Rodrigue, who runs the Modicum marketing firm, described how Labonté came to him about a year ago, asking if Rodrigue knew anyone who might want to buy the Salon Info Vélo. “Yes, in fact, I do,” he responded. The new owner of the show describes himself as a mountain biker.

JY Labonté (l) with Pierre Ste-Marie (friend of JY Labonté who is taking over his team as well as his events)  ©  Antoine Bécotte

For the third year in a row, Quebec City, with a metropolitan population of only 765,000, has seen two competing consumer bike shows within a week of each other. The rival Salon du Vélo de Québec was held the previous weekend across town. Labonté’s Salon Info Vélo welcomed an estimated 13,000 despite mild temperatures after a long winter with record-breaking sustained cold weather.

Among those taking advantage of mild weather were some 50 teams taking part in the 2015 Grand Défi Chez Victor canoe race across the St. Lawrence River, still thick with broken ice flows. Attendees and exhibitors at the 2015 Salon Info Vélo show in the riverside Espace Dalhousie Cruise Terminal got a terrific view of the canoe race.

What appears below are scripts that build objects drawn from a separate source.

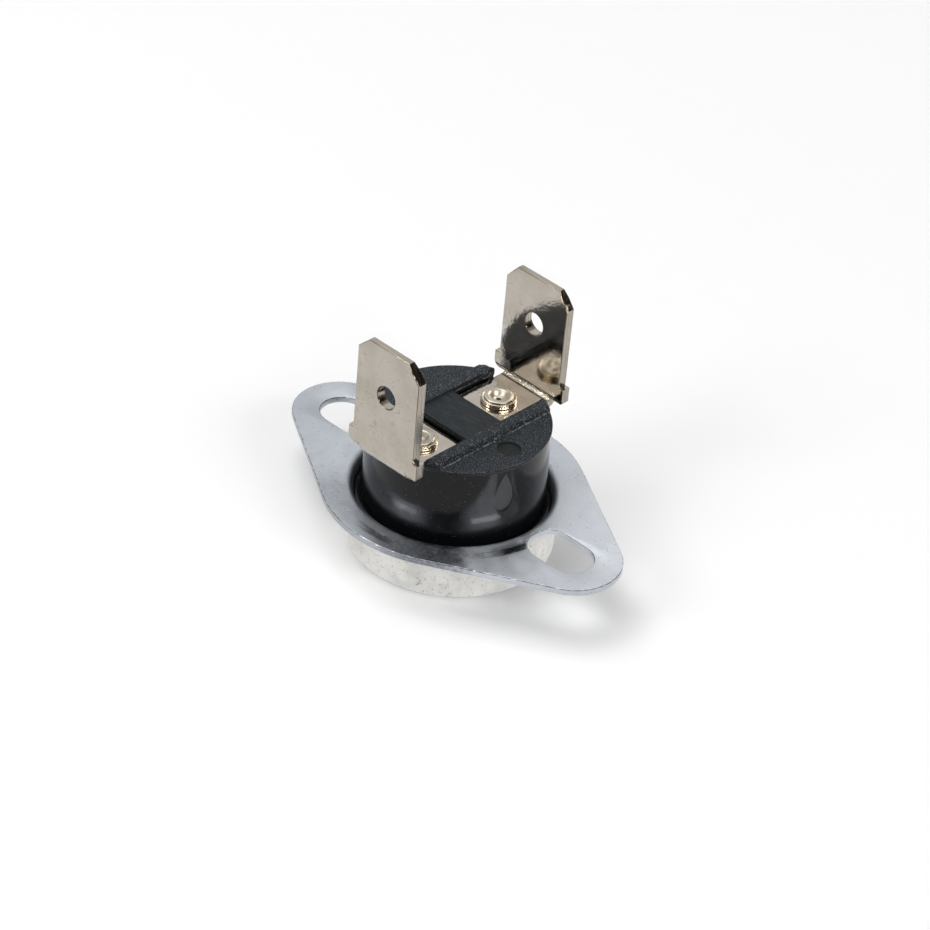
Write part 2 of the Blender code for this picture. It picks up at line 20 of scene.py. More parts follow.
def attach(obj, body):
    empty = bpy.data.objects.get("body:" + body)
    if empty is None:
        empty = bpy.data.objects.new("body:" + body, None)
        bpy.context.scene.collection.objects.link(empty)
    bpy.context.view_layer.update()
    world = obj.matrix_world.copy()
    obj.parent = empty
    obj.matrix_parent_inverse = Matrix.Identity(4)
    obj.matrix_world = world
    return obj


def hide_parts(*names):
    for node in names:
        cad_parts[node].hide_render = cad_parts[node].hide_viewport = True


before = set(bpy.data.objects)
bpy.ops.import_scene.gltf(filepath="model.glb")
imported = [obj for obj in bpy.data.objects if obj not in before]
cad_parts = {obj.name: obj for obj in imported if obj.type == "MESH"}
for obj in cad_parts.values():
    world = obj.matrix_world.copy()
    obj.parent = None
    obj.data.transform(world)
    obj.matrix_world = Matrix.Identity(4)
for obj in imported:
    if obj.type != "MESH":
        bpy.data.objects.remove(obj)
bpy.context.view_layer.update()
MM = 0.001

# %% [markdown]
# ## Colours and shader nodes
#
# Colours are picked as sRGB hex values, but a shader works in linear light, so one
# function turns them. Shader trees are easier to read when one line adds a node, sets it and
# links it, so one small function does all three.

# %% Helpers for colours, nodes and objects


def linear(hex_colour):
    """An sRGB hex colour as linear red, green, blue and alpha."""
    parts = [int(hex_colour[i : i + 2], 16) / 255 for i in (0, 2, 4)]
    return [c / 12.92 if c <= 0.04045 else ((c + 0.055) / 1.055) ** 2.4 for c in parts] + [1.0]


def add(tree, kind, inputs=None, **settings):
    """Adds a node. An input that is given a socket is linked to it, and any other is set."""
    node = tree.nodes.new(kind)
    for name, value in settings.items():
        setattr(node, name, value)
    for name, value in (inputs or {}).items():
        if isinstance(value, bpy.types.NodeSocket):
            tree.links.new(value, node.inputs[name])
        else:
            node.inputs[name].default_value = value
    return node


def link(name, data):
    """A new object at the origin with that mesh, lamp or camera."""
    piece = bpy.data.objects.new(name, data)
    bpy.context.scene.collection.objects.link(piece)
    return piece


# %% [markdown]
# ## The camera
#
# The photograph was taken from in front, to the right and above, with a long lens that hardly
# narrows the far tab. The angles and the lens were solved from points whose real place is known,
# such as the corners of the 6.3 mm tabs. Guessing by eye would leave the view off.

# %% Place the camera
AZIMUTH = math.radians(41.536)
ELEVATION = math.radians(35.677)
ROLL = math.radians(5.3914)
DISTANCE = 250 * MM
LENS = 128.381
AIM = Vector((1.7694, -0.8777, 8.1)) * MM

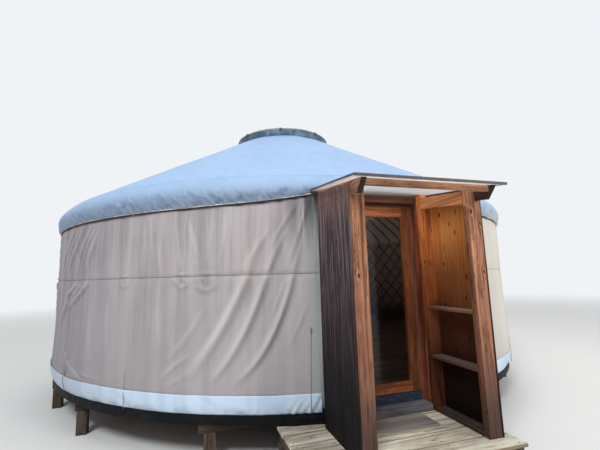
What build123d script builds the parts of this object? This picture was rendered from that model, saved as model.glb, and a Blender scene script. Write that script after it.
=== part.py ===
# Round lattice-walled yurt under cloth, on a raised timber platform, with a boarded porch and a small deck
# at its glazed door. The origin is on the yurt's axis at the ground, under the platform's middle post.
# +Z is up and the door faces -Y. All sizes are in millimetres.
from build123d import *
from math import asin, atan, cos, degrees, hypot, radians, sin, sqrt, tan
import os

# Fits
seat = 0.3                  # between pieces that rest on each other but are not fixed face to face
door_gap = 5                # running gap over the door leaf and behind its beads
lattice_gap = 1             # between the lattice and the felt
pole_gap = 0.5              # between the roof poles and the felt
joist_end_gap = 1           # between the joists' ends and the skirt or the door frame
cloth_clearance = 2         # between cut cloth and the porch
valance_clearance = 10      # above the porch roof sheet

# Timber platform
post_size = 100             # square posts under the bearers
bearer_width = 75
bearer_depth = 75
bearer_rows = 7             # rows of bearers, one of them across the middle
outer_bearer_inset = 430    # of the outermost rows inside the platform's edge
post_bay = 1750             # about this far from post to post along a bearer
floor_top = 430
floor_thickness = 25
joist_width = 47
joist_depth = 90
joist_pitch = 500
skirt_thickness = 10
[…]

Some other notables from the cycling world also present at the bike show were Richard Belisle (Vélo Quebec), Pierre Blanchard (former CCA president), Bruno Langlois (Garneau-Québecor rider and now owner of a Quebec City Powerwatts studio), Francois Parisien (a retired pro who once won a WorldTour stage race), Tino Rossi Jr (son of the Mardis Cyclistes de Lachine founder), and Pierre Simard (Thule Canada).